▶ [WRITTEN PROBLEM] Start at the line containing "const sugarBowl = new THREE.Group();" and stop at the line containing "imported = [obj"; copy those lines exactly, both ends included, and no others.

========================

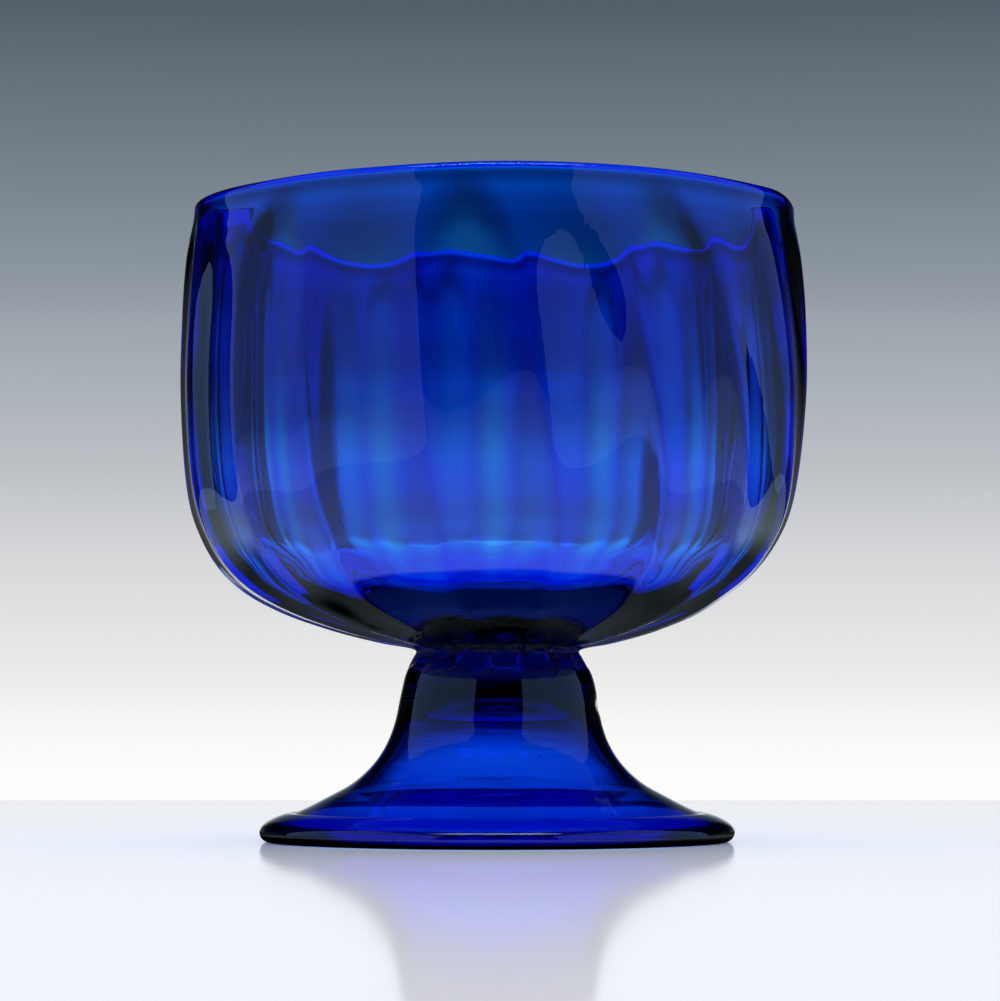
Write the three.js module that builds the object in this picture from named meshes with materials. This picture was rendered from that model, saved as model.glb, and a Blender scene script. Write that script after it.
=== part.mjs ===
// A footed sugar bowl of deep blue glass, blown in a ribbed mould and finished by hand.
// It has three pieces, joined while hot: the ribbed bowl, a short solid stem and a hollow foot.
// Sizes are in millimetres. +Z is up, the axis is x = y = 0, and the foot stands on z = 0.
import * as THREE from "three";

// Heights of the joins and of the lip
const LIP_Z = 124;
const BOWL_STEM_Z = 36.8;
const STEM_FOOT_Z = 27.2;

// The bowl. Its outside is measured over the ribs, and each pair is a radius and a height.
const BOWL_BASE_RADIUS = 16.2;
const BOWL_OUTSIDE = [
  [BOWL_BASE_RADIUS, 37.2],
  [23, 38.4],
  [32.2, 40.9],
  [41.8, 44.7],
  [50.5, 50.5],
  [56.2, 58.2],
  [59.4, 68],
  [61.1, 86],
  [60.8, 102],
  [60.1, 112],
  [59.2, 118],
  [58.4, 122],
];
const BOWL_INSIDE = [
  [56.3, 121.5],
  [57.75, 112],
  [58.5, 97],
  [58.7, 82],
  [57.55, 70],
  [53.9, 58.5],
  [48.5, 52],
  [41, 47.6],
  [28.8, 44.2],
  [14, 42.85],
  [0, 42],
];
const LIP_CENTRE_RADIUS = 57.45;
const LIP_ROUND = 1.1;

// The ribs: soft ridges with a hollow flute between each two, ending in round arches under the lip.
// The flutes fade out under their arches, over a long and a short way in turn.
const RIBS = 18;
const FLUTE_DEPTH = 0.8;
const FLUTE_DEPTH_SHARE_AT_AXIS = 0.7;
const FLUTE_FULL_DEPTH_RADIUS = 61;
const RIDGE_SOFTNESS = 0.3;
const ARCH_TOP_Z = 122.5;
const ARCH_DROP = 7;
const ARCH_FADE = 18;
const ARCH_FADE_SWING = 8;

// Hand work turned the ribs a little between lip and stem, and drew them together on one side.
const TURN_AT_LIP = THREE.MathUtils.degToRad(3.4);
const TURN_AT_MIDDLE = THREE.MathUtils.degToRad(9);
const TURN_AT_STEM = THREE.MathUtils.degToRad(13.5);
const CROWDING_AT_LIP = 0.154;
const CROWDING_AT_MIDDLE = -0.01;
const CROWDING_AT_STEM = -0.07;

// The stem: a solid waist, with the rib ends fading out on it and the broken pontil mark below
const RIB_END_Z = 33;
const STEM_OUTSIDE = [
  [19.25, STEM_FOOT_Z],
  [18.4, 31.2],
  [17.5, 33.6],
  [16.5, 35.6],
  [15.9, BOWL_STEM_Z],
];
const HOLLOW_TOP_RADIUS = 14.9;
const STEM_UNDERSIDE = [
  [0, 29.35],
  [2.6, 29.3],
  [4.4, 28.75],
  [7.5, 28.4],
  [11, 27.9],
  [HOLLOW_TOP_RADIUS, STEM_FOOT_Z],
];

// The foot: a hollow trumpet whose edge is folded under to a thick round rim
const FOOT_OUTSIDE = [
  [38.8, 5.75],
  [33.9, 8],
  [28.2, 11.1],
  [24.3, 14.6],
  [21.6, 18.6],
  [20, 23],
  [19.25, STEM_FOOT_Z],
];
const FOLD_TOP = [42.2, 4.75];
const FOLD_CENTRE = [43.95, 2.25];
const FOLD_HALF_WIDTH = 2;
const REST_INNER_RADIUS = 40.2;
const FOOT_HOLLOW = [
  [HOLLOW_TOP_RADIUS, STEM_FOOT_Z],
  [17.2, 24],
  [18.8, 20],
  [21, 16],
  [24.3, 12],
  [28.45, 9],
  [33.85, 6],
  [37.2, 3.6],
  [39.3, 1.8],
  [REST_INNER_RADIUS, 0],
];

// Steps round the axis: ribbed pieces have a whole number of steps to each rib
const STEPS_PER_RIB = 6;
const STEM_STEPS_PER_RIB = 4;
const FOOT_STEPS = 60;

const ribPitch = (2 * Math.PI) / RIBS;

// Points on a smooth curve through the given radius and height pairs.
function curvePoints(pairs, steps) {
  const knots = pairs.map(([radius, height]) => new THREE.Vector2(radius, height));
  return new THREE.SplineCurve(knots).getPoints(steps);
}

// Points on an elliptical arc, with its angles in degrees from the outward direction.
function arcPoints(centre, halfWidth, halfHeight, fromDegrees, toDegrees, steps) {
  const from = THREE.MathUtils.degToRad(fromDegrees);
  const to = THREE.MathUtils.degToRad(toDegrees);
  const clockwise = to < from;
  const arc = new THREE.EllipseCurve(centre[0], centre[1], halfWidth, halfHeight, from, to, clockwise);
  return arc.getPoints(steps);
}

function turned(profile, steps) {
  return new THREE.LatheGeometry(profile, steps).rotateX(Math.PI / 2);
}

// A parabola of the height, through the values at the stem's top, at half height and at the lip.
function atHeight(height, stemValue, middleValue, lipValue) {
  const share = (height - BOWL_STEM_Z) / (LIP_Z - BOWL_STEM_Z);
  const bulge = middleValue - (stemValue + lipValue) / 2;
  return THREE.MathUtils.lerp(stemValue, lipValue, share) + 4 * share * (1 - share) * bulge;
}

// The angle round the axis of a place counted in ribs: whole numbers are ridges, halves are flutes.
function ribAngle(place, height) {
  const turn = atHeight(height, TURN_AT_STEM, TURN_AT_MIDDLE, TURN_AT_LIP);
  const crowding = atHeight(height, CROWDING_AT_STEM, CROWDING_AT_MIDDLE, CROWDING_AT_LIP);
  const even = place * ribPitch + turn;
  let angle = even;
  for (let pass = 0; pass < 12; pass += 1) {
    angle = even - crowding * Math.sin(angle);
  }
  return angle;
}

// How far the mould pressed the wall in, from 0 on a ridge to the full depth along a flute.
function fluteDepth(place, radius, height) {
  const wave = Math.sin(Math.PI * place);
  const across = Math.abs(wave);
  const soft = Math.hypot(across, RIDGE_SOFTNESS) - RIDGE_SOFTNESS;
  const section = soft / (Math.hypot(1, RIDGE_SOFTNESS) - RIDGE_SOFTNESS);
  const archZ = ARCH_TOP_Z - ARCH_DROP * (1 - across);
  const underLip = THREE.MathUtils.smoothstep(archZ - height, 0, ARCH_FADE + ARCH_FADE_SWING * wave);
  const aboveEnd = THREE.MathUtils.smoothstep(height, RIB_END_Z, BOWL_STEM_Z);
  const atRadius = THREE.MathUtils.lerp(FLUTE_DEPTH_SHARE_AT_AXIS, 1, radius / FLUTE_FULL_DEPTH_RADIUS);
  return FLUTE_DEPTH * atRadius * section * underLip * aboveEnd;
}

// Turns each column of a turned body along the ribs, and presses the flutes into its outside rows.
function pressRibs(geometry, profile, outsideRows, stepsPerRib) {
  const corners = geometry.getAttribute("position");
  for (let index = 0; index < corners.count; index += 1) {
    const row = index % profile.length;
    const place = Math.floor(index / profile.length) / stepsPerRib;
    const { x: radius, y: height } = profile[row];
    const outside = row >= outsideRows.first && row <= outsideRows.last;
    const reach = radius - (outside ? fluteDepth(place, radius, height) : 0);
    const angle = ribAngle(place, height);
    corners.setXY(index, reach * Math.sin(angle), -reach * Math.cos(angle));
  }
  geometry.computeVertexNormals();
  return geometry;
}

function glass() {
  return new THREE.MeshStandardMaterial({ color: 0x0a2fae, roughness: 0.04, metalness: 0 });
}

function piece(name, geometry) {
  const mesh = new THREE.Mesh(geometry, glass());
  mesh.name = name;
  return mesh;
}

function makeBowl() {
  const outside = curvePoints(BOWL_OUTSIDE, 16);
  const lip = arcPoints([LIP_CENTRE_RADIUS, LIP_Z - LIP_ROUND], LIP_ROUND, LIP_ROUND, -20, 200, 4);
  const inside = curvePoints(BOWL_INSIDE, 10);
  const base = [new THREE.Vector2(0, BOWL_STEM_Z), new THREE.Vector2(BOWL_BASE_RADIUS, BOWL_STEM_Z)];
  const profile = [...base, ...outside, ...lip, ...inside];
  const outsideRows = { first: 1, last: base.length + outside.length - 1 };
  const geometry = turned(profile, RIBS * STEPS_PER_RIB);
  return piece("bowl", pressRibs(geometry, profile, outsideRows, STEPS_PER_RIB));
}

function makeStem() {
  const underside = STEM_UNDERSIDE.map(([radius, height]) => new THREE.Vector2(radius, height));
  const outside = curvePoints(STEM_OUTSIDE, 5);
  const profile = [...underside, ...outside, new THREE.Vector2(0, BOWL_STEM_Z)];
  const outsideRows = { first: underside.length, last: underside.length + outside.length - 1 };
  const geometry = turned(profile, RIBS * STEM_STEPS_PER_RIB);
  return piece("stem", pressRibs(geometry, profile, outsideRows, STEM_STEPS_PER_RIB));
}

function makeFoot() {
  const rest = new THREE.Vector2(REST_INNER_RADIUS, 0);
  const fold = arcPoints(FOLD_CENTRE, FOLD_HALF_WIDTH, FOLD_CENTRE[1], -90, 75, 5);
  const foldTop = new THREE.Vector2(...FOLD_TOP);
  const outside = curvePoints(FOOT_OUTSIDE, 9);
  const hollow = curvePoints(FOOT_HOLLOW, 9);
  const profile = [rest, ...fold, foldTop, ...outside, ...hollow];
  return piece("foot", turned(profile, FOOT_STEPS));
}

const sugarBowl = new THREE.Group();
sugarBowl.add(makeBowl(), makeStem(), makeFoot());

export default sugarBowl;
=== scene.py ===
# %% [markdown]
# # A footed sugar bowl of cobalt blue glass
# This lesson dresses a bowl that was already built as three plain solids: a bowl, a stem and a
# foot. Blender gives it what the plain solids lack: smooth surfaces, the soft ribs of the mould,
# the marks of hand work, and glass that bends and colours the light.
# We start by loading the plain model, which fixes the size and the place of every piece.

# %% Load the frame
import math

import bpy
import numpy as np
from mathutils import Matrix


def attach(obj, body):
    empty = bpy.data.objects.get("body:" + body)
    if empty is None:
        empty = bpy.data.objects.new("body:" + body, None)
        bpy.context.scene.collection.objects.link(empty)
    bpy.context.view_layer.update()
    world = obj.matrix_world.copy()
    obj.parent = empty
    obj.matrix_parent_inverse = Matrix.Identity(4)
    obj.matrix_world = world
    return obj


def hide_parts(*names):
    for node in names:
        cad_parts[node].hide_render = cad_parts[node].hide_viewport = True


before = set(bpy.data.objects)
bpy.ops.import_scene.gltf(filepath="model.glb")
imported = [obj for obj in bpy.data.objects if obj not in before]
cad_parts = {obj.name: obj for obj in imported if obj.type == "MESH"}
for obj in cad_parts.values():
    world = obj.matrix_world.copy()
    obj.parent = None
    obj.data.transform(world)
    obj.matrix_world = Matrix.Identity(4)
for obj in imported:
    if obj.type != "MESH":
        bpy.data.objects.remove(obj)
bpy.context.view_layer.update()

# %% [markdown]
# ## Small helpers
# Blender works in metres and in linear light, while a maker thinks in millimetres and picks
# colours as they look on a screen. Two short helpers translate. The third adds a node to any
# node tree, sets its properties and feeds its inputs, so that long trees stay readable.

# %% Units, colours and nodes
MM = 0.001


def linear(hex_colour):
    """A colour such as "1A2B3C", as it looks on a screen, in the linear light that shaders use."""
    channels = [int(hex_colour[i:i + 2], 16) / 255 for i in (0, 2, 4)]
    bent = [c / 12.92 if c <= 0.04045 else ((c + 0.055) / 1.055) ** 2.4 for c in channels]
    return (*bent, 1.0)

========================

▶ [COMPLETE OUTPUT]
const sugarBowl = new THREE.Group();
sugarBowl.add(makeBowl(), makeStem(), makeFoot());

export default sugarBowl;
=== scene.py ===
# %% [markdown]
# # A footed sugar bowl of cobalt blue glass
# This lesson dresses a bowl that was already built as three plain solids: a bowl, a stem and a
# foot. Blender gives it what the plain solids lack: smooth surfaces, the soft ribs of the mould,
# the marks of hand work, and glass that bends and colours the light.
# We start by loading the plain model, which fixes the size and the place of every piece.

# %% Load the frame
import math

import bpy
import numpy as np
from mathutils import Matrix


def attach(obj, body):
    empty = bpy.data.objects.get("body:" + body)
    if empty is None:
        empty = bpy.data.objects.new("body:" + body, None)
        bpy.context.scene.collection.objects.link(empty)
    bpy.context.view_layer.update()
    world = obj.matrix_world.copy()
    obj.parent = empty
    obj.matrix_parent_inverse = Matrix.Identity(4)
    obj.matrix_world = world
    return obj


def hide_parts(*names):
    for node in names:
        cad_parts[node].hide_render = cad_parts[node].hide_viewport = True


before = set(bpy.data.objects)
bpy.ops.import_scene.gltf(filepath="model.glb")
imported = [obj for obj in bpy.data.objects if obj not in before]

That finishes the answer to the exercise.